As a first step, I tried commenting out the actual logic that decided
what went into each and every cell and just sticking in the word “hello”
38,500 times. To my surprise, it hardly made a dent in the performance.
So, I took it a step further, and tried not putting in any data at all.
Sure enough, time fell down to close to zero!
How could copying the same string in over eat so much performance time?
Googling around didn’t turn up much, but I started poking around in the
DataSet object and discovered that it had a lot of power that I had
never used. It’s able to keep track of what rows have been modified,
what needed to be updated back in a database, etc. Clearly there was a
significant amount of logic behind it. With this in mind, I looked back
at exactly how we were creating the rows, and I spotted something
suspicious:
DataRow newRow = dataTable.NewRow(); dataTable.Rows.Add(newRow); newRow[col1] = value1; newRow[col2] = value2; ...
We were creating the row, adding it to the table, and then putting in
the values. When I was thinking of the DataSet as a glorified,
serializable hashtable, this shouldn’t matter much. However, since it
was clearly doing some sophisticated state management, could modifying a
row after it was in the table be much more expensive than before it was
in the table? Perhaps the DataSet was working hard to keep track of all
the modifications we were doing on the theory that we might need it.

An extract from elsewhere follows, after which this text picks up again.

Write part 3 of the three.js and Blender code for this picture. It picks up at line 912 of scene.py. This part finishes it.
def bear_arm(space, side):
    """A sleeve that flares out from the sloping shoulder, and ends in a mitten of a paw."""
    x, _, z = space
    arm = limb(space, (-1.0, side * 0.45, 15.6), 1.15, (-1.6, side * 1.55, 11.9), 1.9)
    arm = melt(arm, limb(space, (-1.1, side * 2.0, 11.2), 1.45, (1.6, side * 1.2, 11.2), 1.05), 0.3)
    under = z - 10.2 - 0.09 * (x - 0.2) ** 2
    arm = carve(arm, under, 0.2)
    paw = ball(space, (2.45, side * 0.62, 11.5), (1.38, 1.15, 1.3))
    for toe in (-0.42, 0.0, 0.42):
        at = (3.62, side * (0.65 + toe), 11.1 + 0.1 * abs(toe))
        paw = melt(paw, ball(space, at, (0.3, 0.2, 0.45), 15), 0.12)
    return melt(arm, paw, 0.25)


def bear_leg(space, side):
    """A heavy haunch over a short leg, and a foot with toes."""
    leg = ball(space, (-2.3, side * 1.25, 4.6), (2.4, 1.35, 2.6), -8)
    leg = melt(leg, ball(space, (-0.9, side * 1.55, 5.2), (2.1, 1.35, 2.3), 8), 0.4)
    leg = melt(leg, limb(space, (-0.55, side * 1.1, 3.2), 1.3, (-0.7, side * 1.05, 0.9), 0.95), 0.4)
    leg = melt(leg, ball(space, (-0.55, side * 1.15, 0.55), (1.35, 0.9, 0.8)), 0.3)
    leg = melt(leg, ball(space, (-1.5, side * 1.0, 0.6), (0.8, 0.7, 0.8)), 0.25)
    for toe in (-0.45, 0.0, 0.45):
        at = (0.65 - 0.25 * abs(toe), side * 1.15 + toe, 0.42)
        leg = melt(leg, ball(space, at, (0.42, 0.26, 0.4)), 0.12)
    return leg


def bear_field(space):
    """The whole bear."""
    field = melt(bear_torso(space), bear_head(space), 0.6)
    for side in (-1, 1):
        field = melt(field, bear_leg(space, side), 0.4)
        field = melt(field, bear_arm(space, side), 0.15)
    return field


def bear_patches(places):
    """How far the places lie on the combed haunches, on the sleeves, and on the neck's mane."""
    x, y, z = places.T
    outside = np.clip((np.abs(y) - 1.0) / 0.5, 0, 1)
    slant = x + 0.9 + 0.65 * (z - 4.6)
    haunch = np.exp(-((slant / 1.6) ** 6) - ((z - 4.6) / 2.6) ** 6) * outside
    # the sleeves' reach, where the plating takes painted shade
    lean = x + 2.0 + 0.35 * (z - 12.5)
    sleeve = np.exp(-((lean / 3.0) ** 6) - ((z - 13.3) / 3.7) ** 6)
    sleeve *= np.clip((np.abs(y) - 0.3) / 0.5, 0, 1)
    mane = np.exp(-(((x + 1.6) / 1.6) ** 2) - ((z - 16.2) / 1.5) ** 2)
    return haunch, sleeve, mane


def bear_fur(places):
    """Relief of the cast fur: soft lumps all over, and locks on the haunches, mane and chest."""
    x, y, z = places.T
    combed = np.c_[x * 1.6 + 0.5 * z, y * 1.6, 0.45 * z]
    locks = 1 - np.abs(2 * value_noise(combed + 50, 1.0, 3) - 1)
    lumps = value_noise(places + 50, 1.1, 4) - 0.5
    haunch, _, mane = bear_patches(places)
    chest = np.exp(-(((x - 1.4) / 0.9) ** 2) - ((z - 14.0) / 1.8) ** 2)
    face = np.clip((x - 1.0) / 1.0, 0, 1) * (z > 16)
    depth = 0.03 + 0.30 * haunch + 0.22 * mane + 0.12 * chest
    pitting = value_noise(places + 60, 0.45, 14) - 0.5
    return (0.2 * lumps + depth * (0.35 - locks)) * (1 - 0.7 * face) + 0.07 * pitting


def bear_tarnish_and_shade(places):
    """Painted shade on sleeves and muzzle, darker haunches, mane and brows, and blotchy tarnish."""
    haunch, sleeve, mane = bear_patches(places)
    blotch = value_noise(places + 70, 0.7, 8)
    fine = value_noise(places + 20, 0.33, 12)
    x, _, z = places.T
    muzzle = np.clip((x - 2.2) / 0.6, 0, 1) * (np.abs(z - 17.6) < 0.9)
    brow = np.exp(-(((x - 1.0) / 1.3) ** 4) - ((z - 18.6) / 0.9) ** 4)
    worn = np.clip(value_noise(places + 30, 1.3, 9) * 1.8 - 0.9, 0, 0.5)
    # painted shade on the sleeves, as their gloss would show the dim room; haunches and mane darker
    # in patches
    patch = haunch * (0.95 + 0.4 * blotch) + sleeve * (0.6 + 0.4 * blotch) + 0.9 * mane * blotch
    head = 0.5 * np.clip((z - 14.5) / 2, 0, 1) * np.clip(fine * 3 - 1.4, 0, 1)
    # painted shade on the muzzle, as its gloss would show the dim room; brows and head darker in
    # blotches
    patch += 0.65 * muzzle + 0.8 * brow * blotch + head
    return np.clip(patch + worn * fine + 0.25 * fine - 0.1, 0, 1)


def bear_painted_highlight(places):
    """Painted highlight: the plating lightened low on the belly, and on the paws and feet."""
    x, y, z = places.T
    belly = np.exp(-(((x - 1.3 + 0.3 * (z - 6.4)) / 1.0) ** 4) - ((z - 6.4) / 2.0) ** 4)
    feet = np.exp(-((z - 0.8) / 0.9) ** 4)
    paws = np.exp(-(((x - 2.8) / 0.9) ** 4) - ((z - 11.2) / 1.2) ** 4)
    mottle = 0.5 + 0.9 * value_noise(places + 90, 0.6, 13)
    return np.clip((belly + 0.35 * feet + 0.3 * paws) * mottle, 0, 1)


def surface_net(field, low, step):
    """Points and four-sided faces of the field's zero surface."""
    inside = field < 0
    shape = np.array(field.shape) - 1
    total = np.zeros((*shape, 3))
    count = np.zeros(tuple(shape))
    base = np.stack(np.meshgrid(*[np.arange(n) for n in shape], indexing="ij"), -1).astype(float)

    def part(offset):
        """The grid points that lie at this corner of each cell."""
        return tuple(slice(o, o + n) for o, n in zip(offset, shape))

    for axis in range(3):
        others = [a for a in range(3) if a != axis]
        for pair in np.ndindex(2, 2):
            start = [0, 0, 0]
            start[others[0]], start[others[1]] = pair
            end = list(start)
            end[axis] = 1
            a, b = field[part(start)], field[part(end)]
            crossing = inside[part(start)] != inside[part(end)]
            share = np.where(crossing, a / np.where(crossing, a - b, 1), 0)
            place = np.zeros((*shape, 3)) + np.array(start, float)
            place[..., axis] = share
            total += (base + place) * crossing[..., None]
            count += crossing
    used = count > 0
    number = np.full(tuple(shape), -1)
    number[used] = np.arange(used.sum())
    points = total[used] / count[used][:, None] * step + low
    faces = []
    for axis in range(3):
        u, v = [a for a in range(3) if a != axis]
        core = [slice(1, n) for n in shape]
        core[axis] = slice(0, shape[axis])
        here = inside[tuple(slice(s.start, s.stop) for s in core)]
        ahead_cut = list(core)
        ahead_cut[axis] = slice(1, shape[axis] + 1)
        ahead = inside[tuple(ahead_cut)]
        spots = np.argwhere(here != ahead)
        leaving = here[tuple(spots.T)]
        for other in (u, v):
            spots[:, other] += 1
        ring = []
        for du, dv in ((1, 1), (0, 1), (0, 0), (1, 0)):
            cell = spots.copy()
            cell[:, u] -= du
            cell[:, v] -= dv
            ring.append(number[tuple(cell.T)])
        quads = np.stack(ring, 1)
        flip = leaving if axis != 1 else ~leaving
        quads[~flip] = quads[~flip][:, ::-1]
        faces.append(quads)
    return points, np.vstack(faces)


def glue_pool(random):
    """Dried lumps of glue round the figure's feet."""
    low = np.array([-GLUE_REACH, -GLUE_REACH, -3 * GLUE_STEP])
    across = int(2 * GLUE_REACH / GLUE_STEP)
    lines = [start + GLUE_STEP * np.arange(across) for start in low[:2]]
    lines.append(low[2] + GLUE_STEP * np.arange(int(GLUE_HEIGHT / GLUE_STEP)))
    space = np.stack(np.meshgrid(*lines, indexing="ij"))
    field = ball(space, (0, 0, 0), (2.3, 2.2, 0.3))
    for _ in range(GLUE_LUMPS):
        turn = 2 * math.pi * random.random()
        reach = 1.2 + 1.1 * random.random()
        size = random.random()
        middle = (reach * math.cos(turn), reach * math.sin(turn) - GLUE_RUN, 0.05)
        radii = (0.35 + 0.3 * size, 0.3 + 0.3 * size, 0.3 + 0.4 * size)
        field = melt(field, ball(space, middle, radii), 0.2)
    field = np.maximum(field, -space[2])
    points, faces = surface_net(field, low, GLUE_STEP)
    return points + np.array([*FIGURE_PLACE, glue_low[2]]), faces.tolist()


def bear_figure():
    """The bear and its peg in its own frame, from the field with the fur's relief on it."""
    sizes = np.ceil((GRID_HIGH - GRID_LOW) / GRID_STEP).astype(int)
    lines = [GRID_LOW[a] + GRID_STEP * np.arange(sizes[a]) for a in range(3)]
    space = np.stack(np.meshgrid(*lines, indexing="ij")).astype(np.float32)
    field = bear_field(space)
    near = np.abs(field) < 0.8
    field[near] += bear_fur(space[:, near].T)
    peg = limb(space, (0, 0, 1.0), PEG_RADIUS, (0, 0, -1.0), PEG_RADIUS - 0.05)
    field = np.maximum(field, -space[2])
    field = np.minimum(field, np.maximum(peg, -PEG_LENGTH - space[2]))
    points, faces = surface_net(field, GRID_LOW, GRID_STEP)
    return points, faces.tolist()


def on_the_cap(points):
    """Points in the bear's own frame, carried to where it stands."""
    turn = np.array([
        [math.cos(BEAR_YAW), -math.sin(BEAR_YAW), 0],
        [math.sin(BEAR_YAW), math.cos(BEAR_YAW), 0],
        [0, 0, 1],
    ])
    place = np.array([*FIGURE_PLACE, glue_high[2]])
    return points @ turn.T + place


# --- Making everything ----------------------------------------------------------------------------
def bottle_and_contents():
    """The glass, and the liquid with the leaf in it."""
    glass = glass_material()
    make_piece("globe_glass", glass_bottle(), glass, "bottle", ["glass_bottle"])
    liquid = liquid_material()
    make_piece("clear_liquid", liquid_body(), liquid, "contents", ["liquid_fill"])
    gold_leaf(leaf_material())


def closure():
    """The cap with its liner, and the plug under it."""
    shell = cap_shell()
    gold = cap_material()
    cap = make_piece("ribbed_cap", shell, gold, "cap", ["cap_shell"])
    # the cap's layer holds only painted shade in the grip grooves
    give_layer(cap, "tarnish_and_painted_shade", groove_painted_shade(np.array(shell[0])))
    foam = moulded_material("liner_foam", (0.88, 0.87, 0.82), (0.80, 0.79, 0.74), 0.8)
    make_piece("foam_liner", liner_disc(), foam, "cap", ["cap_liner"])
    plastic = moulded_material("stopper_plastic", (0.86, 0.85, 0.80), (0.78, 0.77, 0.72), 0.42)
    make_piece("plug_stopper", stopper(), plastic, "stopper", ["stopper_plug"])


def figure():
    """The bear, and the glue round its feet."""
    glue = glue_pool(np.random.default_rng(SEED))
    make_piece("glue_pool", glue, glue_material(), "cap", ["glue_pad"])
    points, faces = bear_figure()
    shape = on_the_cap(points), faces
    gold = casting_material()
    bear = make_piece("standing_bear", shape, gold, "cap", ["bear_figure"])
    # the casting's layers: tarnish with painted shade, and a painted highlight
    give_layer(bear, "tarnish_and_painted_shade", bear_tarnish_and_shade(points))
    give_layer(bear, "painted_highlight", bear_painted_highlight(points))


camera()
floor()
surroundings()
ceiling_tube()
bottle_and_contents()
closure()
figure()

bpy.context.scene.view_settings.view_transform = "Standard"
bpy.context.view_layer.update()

I tried making the simple change of moving step of adding the row until
after it was populated with data:
DataRow newRow = dataTable.NewRow(); newRow[col1] = value1; newRow[col2] = value2; ... dataTable.Rows.Add(newRow);
Boom! Construction time dropped down to close to zero. Clearly, that
small detail really mattered.
So, lesson learned: don’t add the row to a DataSet until it is
populated.
hhhh